1. Inadequate financial planning

Start-up businesses, if not properly monitored will end up like black holes that are always perceived to be financially inadequate. In most cases, despite good business ideas or products, these startups under perform and experience poor cash flow generation, principally due to a failure in understanding the business environment and customer needs.

2. Myopia on “the cheaper, the better” policy

In order to minimize costs, these entrepreneurs tend to emphasize on short-term benefits from ignoring expert advice for long-term business growth and instead source for low cost, but in effect short term solutions, which will have knock on effects on in-house product or service quality.

3. Undertaking entire gamut of operations

In their initial efforts to building up the business, these entrepreneurs tend to succumb to taking on more than they can handle. They would undertake all business and administrative activities such as establishing customer relationships, closing sales, issuing accounts receivable account reminders; replying emails, issuing invoices, dealing with office administration matters and doing business planning at night. This exhaustive micro management prevents any meaningful evaluation on the cost-effectiveness and efficiency of each of the processes undertaken.

4. Neglecting corporate image

As most of these start-up businesses have limited resources, they do not possess the brand distinction and will lack corporate identity, culture and image. In building a distinct and strong corporate image, customer trust and confidence are further enhanced and in time these would equate to the generation of new businesses.

5. Insufficient employee training and development

These enterprises usually lack employee training programs, as they are usually more concerned with other more seemingly ‘pressing’ matters first, without realizing that effective employee training and development will have a major impact on the productivity of a company and their overall efficiency in the long run.

6. Poor business planning and management

As these enterprises are equipped with basic or rudimentary business management tools, there is inadequate proper business planning. As a result, these enterprises under-perform and often find that their business reality is far from the ideal.

B. Seven (7) Essential Entrepreneurial Traits and Skills

Mr. Lim summarized that for the start-up businesses to be successful in achieving favorable results, the entrepreneurs must possess some, if not all, of the following 7 essential entrepreneurial traits and skills:

1. A positive business attitude

A positive business attitude is necessary with strong emphasis on professionalism, dedication, trust, perseverance, time prioritisation management, acute and thorough analysis, timely and expeditious work execution and perseverance whilst facing obstacles.

2. Management is a lifelong learning process

Management is a lifelong learning process, with operational management, marketing and customer services having equally important roles, and hence should be treated as lifelong pursuits for further improvement and progress.

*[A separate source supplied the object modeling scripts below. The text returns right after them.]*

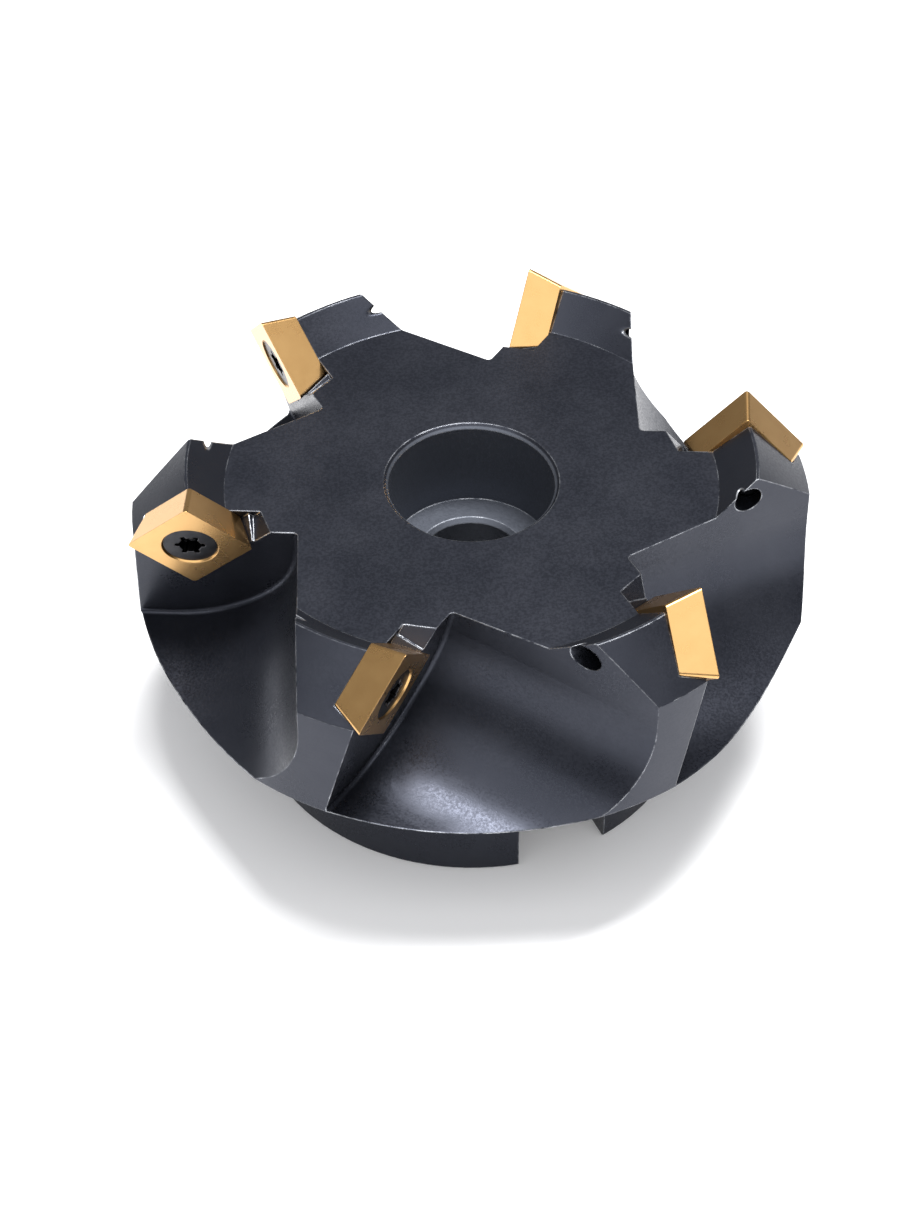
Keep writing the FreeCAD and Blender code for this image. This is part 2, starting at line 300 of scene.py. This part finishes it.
def carbide_material():
    """Carbide with a gold coating over ground faces, its edges a little darker."""
    material, shader, tree = new_material("gold_coated_carbide", Metallic=1.0)
    place = tree.add("ShaderNodeTexCoord").outputs["Object"]
    seat = tooth_space(tree, cylindrical(tree, place), SEAT_WINDOW, -SEAT_YAW)
    for rotation in ((-SEAT_TILT, 0.0, 0.0), (0.0, CORNER_STAND, 0.0)):
        seat = tree.add("ShaderNodeMapping", {"Vector": seat, "Rotation": rotation}).outputs[0]
    ground = tree.noise(tree.stretched(seat, GRINDING_STRETCH), scale=5200.0)
    clouds = tree.noise(place, scale=420.0, detail=3.0)
    grain = tree.noise(place, scale=12000.0, detail=1.0)
    worn, rounded = edge_wear(tree, radius=0.10 * MM, low=0.97, high=0.80)

    colour = tree.mix(tree.ramp(clouds, low=0.3, high=0.7), GOLD_DARK, GOLD_LIGHT)
    colour = tree.mix(tree.product(worn, GOLD_WEAR_SHARE), colour, GOLD_RUBBED)
    roughness = tree.total(CARBIDE_ROUGHNESS, tree.product(clouds, CARBIDE_CLOUD_ROUGHNESS))
    relief = tree.total(ground, tree.product(grain, COATING_SHARE))
    finish_material(tree, shader, colour, roughness, tree.bump(relief, CARBIDE_DEPTH, rounded))
    return material


def screw_material():
    """Blackened screw, a little oily, with all its edges rubbed a little."""
    material, shader, tree = new_material("blackened_screw", Metallic=1.0)
    place = tree.add("ShaderNodeTexCoord").outputs["Object"]
    worn, rounded = edge_wear(tree, radius=0.12 * MM, low=0.97, high=0.82)
    oil = tree.noise(place, scale=900.0, detail=3.0)
    grain = tree.noise(place, scale=9000.0)

    colour = tree.mix(tree.ramp(oil, low=0.3, high=0.7), SCREW_DARK, SCREW_LIGHT)
    colour = tree.mix(tree.product(worn, SCREW_WEAR_SHARE), colour, SCREW_RUBBED)
    roughness = tree.total(SCREW_ROUGHNESS, tree.product(oil, SCREW_OIL_ROUGHNESS))
    finish_material(tree, shader, colour, roughness, tree.bump(grain, SCREW_DEPTH, rounded))
    return material


def floor_material():
    """Plain pale floor, a little uneven in shade."""
    material, shader, tree = new_material(
        "pale_floor", Roughness=0.9, Specular_IOR_Level=0.1,
        Emission_Color=WHITE, Emission_Strength=FLOOR_GLOW)
    place = tree.add("ShaderNodeTexCoord").outputs["Object"]
    shade = tree.noise(place, scale=7.0, detail=3.0)
    tree.feed(shader.inputs["Base Color"], tree.mix(shade, FLOOR_DARK, FLOOR_LIGHT))
    return material


def dress(nodes):
    """Gives each CAD node its material."""
    steel = steel_material()
    carbide = carbide_material()
    screw = screw_material()
    for name, node in nodes.items():
        material = steel
        if name.startswith("insert_screw"):
            material = screw
        elif name.startswith("insert"):
            material = carbide
        node.data.materials.clear()
        node.data.materials.append(material)


def add_floor():
    """Floor far larger than the picture, under the object."""
    bpy.ops.mesh.primitive_plane_add(size=FLOOR_SIZE, location=(0, 0, 0))
    floor = bpy.context.object
    floor.name = "floor"
    floor.data.materials.append(floor_material())


def aim(thing, place, target):
    """Put a light or a camera at a place and turn it to a target."""
    thing.location = place
    thing.rotation_euler = (target - place).to_track_quat("-Z", "Y").to_euler()


def around(azimuth, elevation, distance):
    """Place at a distance from the origin and at two angles in degrees.

    Azimuth 0 lies straight away from the camera, and a larger one is more to its right.
    """
    angle = CAMERA_AZIMUTH - math.radians(azimuth)
    rise = math.radians(elevation)
    flat = distance * math.cos(rise)
    return Vector((flat * math.cos(angle), flat * math.sin(angle), distance * math.sin(rise)))


def add_light(name, place, width, depth, power):
    """Rectangular light, in metres and watts, that faces the object."""
    light = bpy.data.lights.new(name, "AREA")
    light.shape = "RECTANGLE"
    light.size = width
    light.size_y = depth
    light.energy = power
    lamp = bpy.data.objects.new(name, light)
    bpy.context.scene.collection.objects.link(lamp)
    aim(lamp, place, LIGHT_TARGET)


def add_lights():
    """Dim even surroundings, a soft lamp overhead and a wide ceiling light behind the camera."""
    world = bpy.data.worlds.new("studio")
    world.use_nodes = True
    background = world.node_tree.nodes["Background"]
    background.inputs["Color"].default_value = SKY
    background.inputs["Strength"].default_value = SKY_STRENGTH
    bpy.context.scene.world = world
    overhead = around(azimuth=60, elevation=82, distance=1.3)
    add_light("lamp", overhead, width=0.30, depth=0.60, power=25.0)
    behind = around(azimuth=180, elevation=58, distance=1.6)
    add_light("ceiling_behind", behind, width=3.0, depth=1.1, power=18.0)


def add_camera():
    """Camera that looks down at the object from the front."""
    camera = bpy.data.objects.new("camera", bpy.data.cameras.new("camera"))
    camera.data.lens = CAMERA_LENS
    camera.data.sensor_width = SENSOR_WIDTH
    camera.data.clip_start = CLIP_START
    camera.data.clip_end = CLIP_END
    bpy.context.scene.collection.objects.link(camera)
    level = math.cos(CAMERA_DROP)
    ahead = Vector((math.cos(CAMERA_AZIMUTH) * level, math.sin(CAMERA_AZIMUTH) * level,
                    -math.sin(CAMERA_DROP)))
    aim(camera, CAMERA_PLACE, CAMERA_PLACE + ahead)
    bpy.context.scene.camera = camera


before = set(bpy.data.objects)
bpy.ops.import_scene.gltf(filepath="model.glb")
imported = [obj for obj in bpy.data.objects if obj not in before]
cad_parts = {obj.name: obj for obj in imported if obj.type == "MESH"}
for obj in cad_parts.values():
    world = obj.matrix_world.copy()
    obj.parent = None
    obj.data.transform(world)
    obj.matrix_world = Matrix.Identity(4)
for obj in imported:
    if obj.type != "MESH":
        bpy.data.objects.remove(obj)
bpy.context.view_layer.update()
dress(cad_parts)
add_floor()
add_lights()
add_camera()
bpy.context.scene.view_settings.view_transform = "Standard"
bpy.context.view_layer.update()
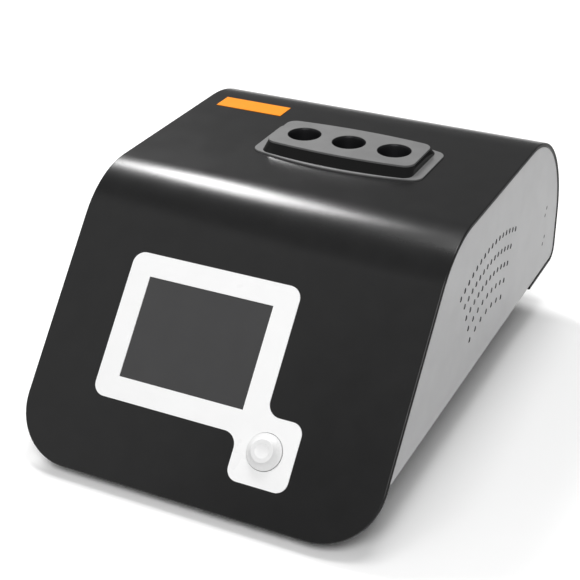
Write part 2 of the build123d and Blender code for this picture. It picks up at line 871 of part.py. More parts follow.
with BuildPart() as head_plate:
    with BuildSketch(Plane.XY.offset(plate_z)):
        with Locations((head_across, head_y)):
            add(bowed_outline(plate_half_length, plate_half_width, plate_bow_radius, plate_corner))
        with Locations(head_spots):
            Circle(well_radius, mode=Mode.SUBTRACT)
    extrude(amount=plate_thickness)
    fillet(head_plate.faces().sort_by(Axis.Z)[-1].outer_wire().edges(), plate_round)
save(head_plate, "head_plate")

with BuildPart() as well_cup:
    with BuildSketch(Plane.XZ):
        with BuildLine():
            cup_outer = well_radius - run_gap
            collar_low = -(plate_thickness + flange_thickness)
            floor_outer = cup_floor_radius + cup_wall
            Polyline(
                (cup_outer - cup_wall, -cup_lip_depth),
                (cup_outer - cup_lip, 0),
                (cup_outer, 0),
                (cup_outer, collar_low),
                (floor_outer, -cup_depth),
                (cup_opening_radius, -cup_depth),
                (cup_opening_radius, cup_floor_thickness - cup_depth),
                (cup_floor_radius, cup_floor_thickness - cup_depth),
                (cup_outer - cup_wall, -cup_lip_depth),
            )
        make_face()
    revolve(axis=Axis.Z)
cup = well_cup.part
with BuildPart() as well_cups:
    for x, y in head_spots:
        add(Location((x, y, cup_rim_z)) * cup)
save(well_cups, "well_cups")

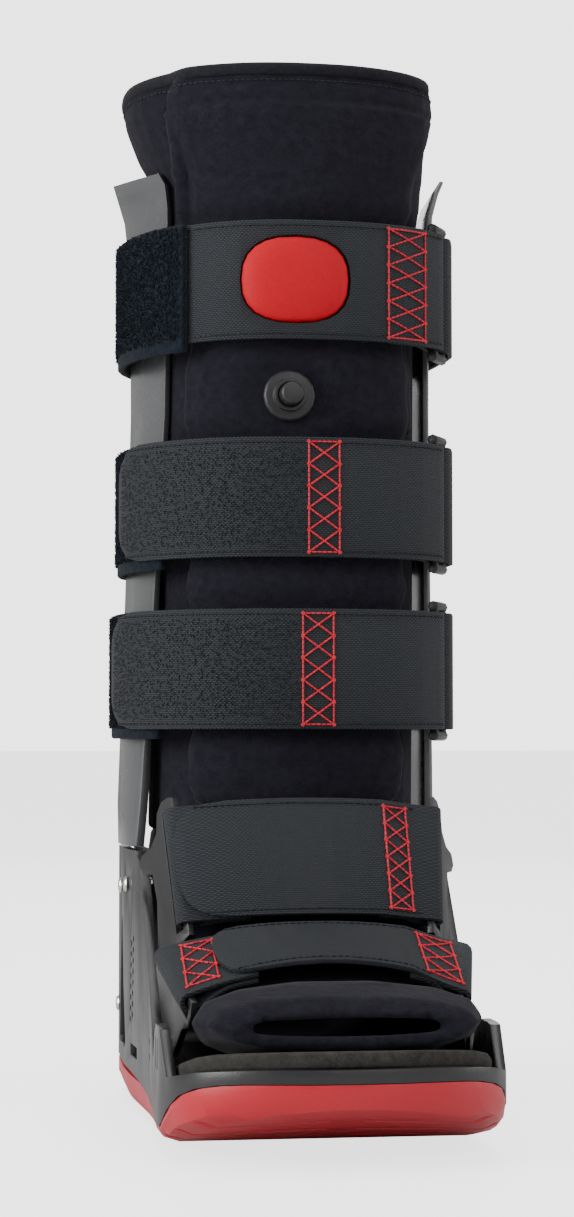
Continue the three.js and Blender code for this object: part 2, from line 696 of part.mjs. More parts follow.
// A flat band along a path. "across" is the direction of its width at each point.
function band(path, across, halves, thickness) {
  const rings = path.map((here, i) => {
    const ahead = path[Math.min(i + 1, path.length - 1)];
    const behind = path[Math.max(i - 1, 0)];
    const along = ahead.clone().sub(behind).normalize();
    const wide = Array.isArray(across) ? across[i] : across;
    const out = along.clone().cross(wide).normalize();
    const half = Array.isArray(halves) ? halves[i] : halves;
    const corner = (w, o) =>
      here.clone().addScaledVector(wide, w * half).addScaledVector(out, (o * thickness) / 2);
    return [corner(-1, -1), corner(1, -1), corner(1, 1), corner(-1, 1)];
  });
  return loft(rings);
}

// Half widths along a band whose first end is cut round.
function roundedEnd(path, half, roundLength) {
  let gone = 0;
  return path.map((here, i) => {
    if (i > 0) gone += here.distanceTo(path[i - 1]);
    const t = Math.min(gone / roundLength, 1);
    return half * (0.35 + 0.65 * Math.sqrt(1 - (1 - t) ** 2.2));
  });
}

// Reach of each leg strap round the boot, measured to its innermost face.
const BELTS = [
  { left: 61, right: 70.5, front: 67.5, back: 66 },
  { left: 66.5, right: 70.5, front: 67.5, back: 66 },
  { left: 69, right: 70.5, front: 67.5, back: 66 },
];
const UP = point(0, 0, 1);
const RING_ANGLE = 53; // place of a strap ring's front bar
const RING_STEP = 7.4; // from the front bar to the rear one, in degrees
const LAP = RING_BAR + GAP + WEBBING / 2; // webbing's middle round a bar
const RING_OFFSET = PILE_THICKNESS + GAP + WEBBING / 2 - LAP;

function beltPath(level, from, to, offset, step = 9) {
  const count = Math.max(2, Math.ceil(Math.abs(to - from) / step) + 1);
  const offsetAt = typeof offset === 'function' ? offset : () => offset;
  return range(count, from, to).map((angle) =>
    ovalPoint(BELTS[level], angle, offsetAt(angle), STRAP_LEVELS[level]));
}

// Half a turn of webbing round a ring's bar, from its outer side to its inner side.
function barTurn(level, angle, direction, turns = 6) {
  const centre = ovalPoint(BELTS[level], angle, RING_OFFSET, STRAP_LEVELS[level]);
  const outer = ovalPoint(BELTS[level], angle, RING_OFFSET + 1, STRAP_LEVELS[level]);
  const ahead = ovalPoint(BELTS[level], angle + direction, RING_OFFSET, STRAP_LEVELS[level]);
  const along = ahead.sub(centre).normalize();
  const out = outer.sub(centre);
  out.addScaledVector(along, -out.dot(along)).normalize();
  return range(turns + 1, 0, Math.PI).map((a) =>
    centre.clone().addScaledVector(out, LAP * Math.cos(a)).addScaledVector(along, LAP * Math.sin(a)));
}

const OUTER_LAYER = RING_OFFSET + LAP;
const INNER_LAYER = OUTER_LAYER - WEBBING - GAP * 2;
const STRAP_ENDS = [
  { tip: -64, foldBack: 22, band: -40 },
  { tip: -80, foldBack: 46, band: -52 },
  { tip: -82, foldBack: 46, band: -52 },
];

function frontStrap(level) {
  const { tip, foldBack } = STRAP_ENDS[level];
  const near = 5; // degrees before the bar where the two layers part
  const over = beltPath(level, tip, RING_ANGLE - near / 2, OUTER_LAYER);
  const extra = level > 0 ? [1, 3].map((d) => ovalPoint(BELTS[level], tip + d, OUTER_LAYER,
    STRAP_LEVELS[level])) : [];
  const under = (angle) => {
    const t = Math.min(Math.max((RING_ANGLE - angle) / (near * 2.4), 0), 1);
    const bend = t * t * (3 - 2 * t);
    return RING_OFFSET - LAP + (INNER_LAYER - RING_OFFSET + LAP) * bend;
  };
  const back = beltPath(level, RING_ANGLE - near / 2, RING_ANGLE - foldBack, under, 4);
  const path = [over[0], ...extra, ...over.slice(1), ...barTurn(level, RING_ANGLE, 1), ...back];
  const half = STRAP_WIDTH / 2;
  const halves = level > 0 ? roundedEnd(path, half, half * 0.9) : half;
  return band(path, UP, halves, WEBBING);
}

function backStrap(level) {
  const start = RING_ANGLE + RING_STEP;
  const near = 4;
  const under = beltPath(level, start + near * 3.4, start + near / 2, (angle) => {
    const t = (angle - start) / (near * 3.4);
    return RING_OFFSET - LAP + t * 1.6;
  }, 4);
  const settle = (angle) => {
    const t = Math.min(Math.max((angle - start - near) / 30, 0), 1);
    return OUTER_LAYER + (WEBBING / 2 + GAP - OUTER_LAYER) * t * t * (3 - 2 * t);
  };
  const over = beltPath(level, start + near / 2, 190, settle);
  const path = [...under, ...barTurn(level, start, -1).reverse(), ...over];
  return band(path, UP, STRAP_WIDTH / 2, WEBBING);
}

// The fuzzy band lies under the front strap, except on top, where it lies over it.
function loopBand(level) {
  const over = level === 0 ? OUTER_LAYER + WEBBING / 2 + GAP : 0;
  const rear = WEBBING + GAP * 2;
  const offset = (angle) => {
    const t = Math.min(Math.max((-angle - 95) / 35, 0), 1);
    return PILE_THICKNESS / 2 + over + (rear - over) * t * t * (3 - 2 * t);
  };
  const path = beltPath(level, STRAP_ENDS[level].band, -196, offset);
  path.forEach((p) => p.setZ(p.z - STRAP_WIDTH * 0.04));
  return band(path, UP, STRAP_WIDTH * 0.54, PILE_THICKNESS);
}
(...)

3. Strong business network

Entrepreneurs must learn how to establish strong communication traits at the time of start-up, good personal contacts and relationships so that useful help will always be at hand when required.

4. Strong focus on targets and objectives

For commencement, it is necessary to focus on objectives and targets and have in place an organised and systematic managerial function. Ideally such functions should be as fully computerized as possible.

5. Well-versed with the management process

Entrepreneurs must be well-versed with the entire management process including planning, directing, execution, control, coordination, and must act quickly in order to seize prime opportunities and optimise profits. Therefore, business planning, in particular, is the key to drafting and preparing the road map to ensure business success.

6. Continuous talent and human resource development

Having employee training is vital to a company's success. Continuous and rigorous management training is a necessary investment, in order to give employees different skill sets and perspectives. Furthermore through succession planning these groomed talents can be allowed to work hand-in-hand so that in the entrepreneur's absence, there is continuity in good management.

7. Manage wholeheartedly with passion and love

Have a good understanding of the constraints of limited resources whilst embarking on new business ventures is necessary. Managing the businesses wholeheartedly with passion and love, and always strive for further improvement despite the odds and obstacles are absolutely essential to achieving success.

Mr. Lin concluded that all businesses start small and do not expect them to grow big instantly. Every big company starts with a humble beginning and that includes companies such as Apple, Whole Foods Market, Mattel, Amazon.com and Starbucks Coffee - all of them started small from their garages to gradually become the 500 most lucrative companies on Earth.

As such, starting and managing a business requires passion, patience, dedication and hard work, but for those who have been driven to succeed, the rewards can be bountiful and unlimited. Starting a business is an exciting proposition, but it’s also an incredibly challenging undertaking. With easy access to a wealth of information on the internet, free flow of market intelligence, and plentiful new technology and business opportunities available to entrepreneurs, there has never been a better or easier time to start a business now.